→ Task statement
Reproduce the data in its entirety, exactly as supplied.

→ Information supplied
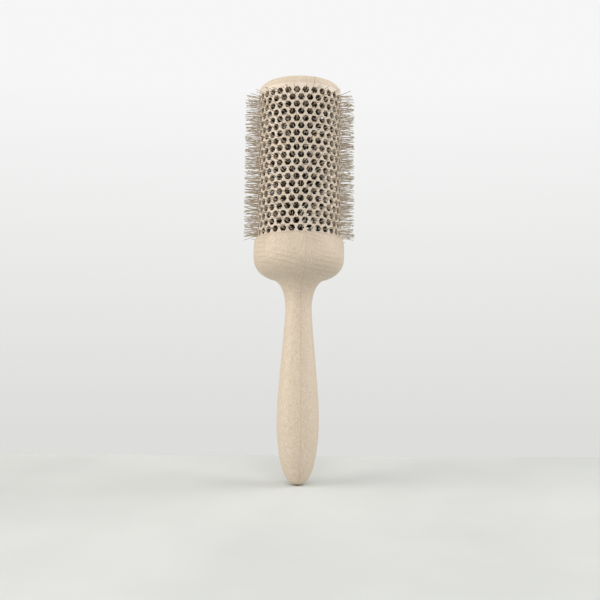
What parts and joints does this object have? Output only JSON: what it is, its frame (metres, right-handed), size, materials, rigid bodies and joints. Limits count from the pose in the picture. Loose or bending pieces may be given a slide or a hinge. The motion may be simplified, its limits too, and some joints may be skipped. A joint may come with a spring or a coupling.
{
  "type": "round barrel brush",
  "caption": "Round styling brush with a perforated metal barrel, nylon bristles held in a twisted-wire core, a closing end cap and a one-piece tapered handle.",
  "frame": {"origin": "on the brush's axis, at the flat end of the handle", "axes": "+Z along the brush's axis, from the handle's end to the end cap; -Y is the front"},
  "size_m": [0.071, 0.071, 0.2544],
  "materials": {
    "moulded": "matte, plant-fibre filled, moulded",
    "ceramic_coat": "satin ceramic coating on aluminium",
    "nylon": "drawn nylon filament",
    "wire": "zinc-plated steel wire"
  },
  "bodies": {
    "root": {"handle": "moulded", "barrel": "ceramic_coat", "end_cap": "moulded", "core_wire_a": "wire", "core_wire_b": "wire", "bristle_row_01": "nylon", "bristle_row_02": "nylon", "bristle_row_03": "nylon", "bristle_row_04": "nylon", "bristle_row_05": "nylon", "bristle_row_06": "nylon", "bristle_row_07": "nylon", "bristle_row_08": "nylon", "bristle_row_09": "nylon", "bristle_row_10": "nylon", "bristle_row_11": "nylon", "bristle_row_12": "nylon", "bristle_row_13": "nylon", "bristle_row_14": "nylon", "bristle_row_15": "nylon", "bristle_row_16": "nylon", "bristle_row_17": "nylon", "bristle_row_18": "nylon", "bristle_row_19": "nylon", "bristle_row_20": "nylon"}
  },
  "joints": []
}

→ Answer for the task
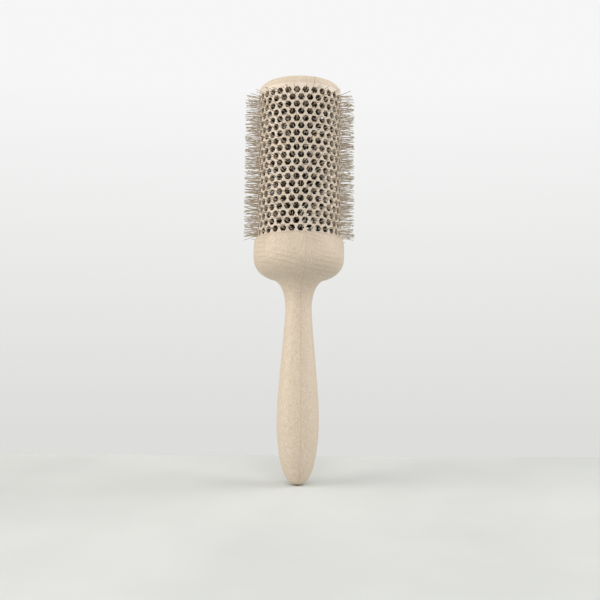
What parts and joints does this object have? Output only JSON: what it is, its frame (metres, right-handed), size, materials, rigid bodies and joints. Limits count from the pose in the picture. Loose or bending pieces may be given a slide or a hinge. The motion may be simplified, its limits too, and some joints may be skipped. A joint may come with a spring or a coupling.
{
  "type": "round barrel brush",
  "caption": "Round styling brush with a perforated metal barrel, nylon bristles held in a twisted-wire core, a closing end cap and a one-piece tapered handle.",
  "frame": {"origin": "on the brush's axis, at the flat end of the handle", "axes": "+Z along the brush's axis, from the handle's end to the end cap; -Y is the front"},
  "size_m": [0.071, 0.071, 0.2544],
  "materials": {
    "moulded": "matte, plant-fibre filled, moulded",
    "ceramic_coat": "satin ceramic coating on aluminium",
    "nylon": "drawn nylon filament",
    "wire": "zinc-plated steel wire"
  },
  "bodies": {
    "root": {"handle": "moulded", "barrel": "ceramic_coat", "end_cap": "moulded", "core_wire_a": "wire", "core_wire_b": "wire", "bristle_row_01": "nylon", "bristle_row_02": "nylon", "bristle_row_03": "nylon", "bristle_row_04": "nylon", "bristle_row_05": "nylon", "bristle_row_06": "nylon", "bristle_row_07": "nylon", "bristle_row_08": "nylon", "bristle_row_09": "nylon", "bristle_row_10": "nylon", "bristle_row_11": "nylon", "bristle_row_12": "nylon", "bristle_row_13": "nylon", "bristle_row_14": "nylon", "bristle_row_15": "nylon", "bristle_row_16": "nylon", "bristle_row_17": "nylon", "bristle_row_18": "nylon", "bristle_row_19": "nylon", "bristle_row_20": "nylon"}
  },
  "joints": []
}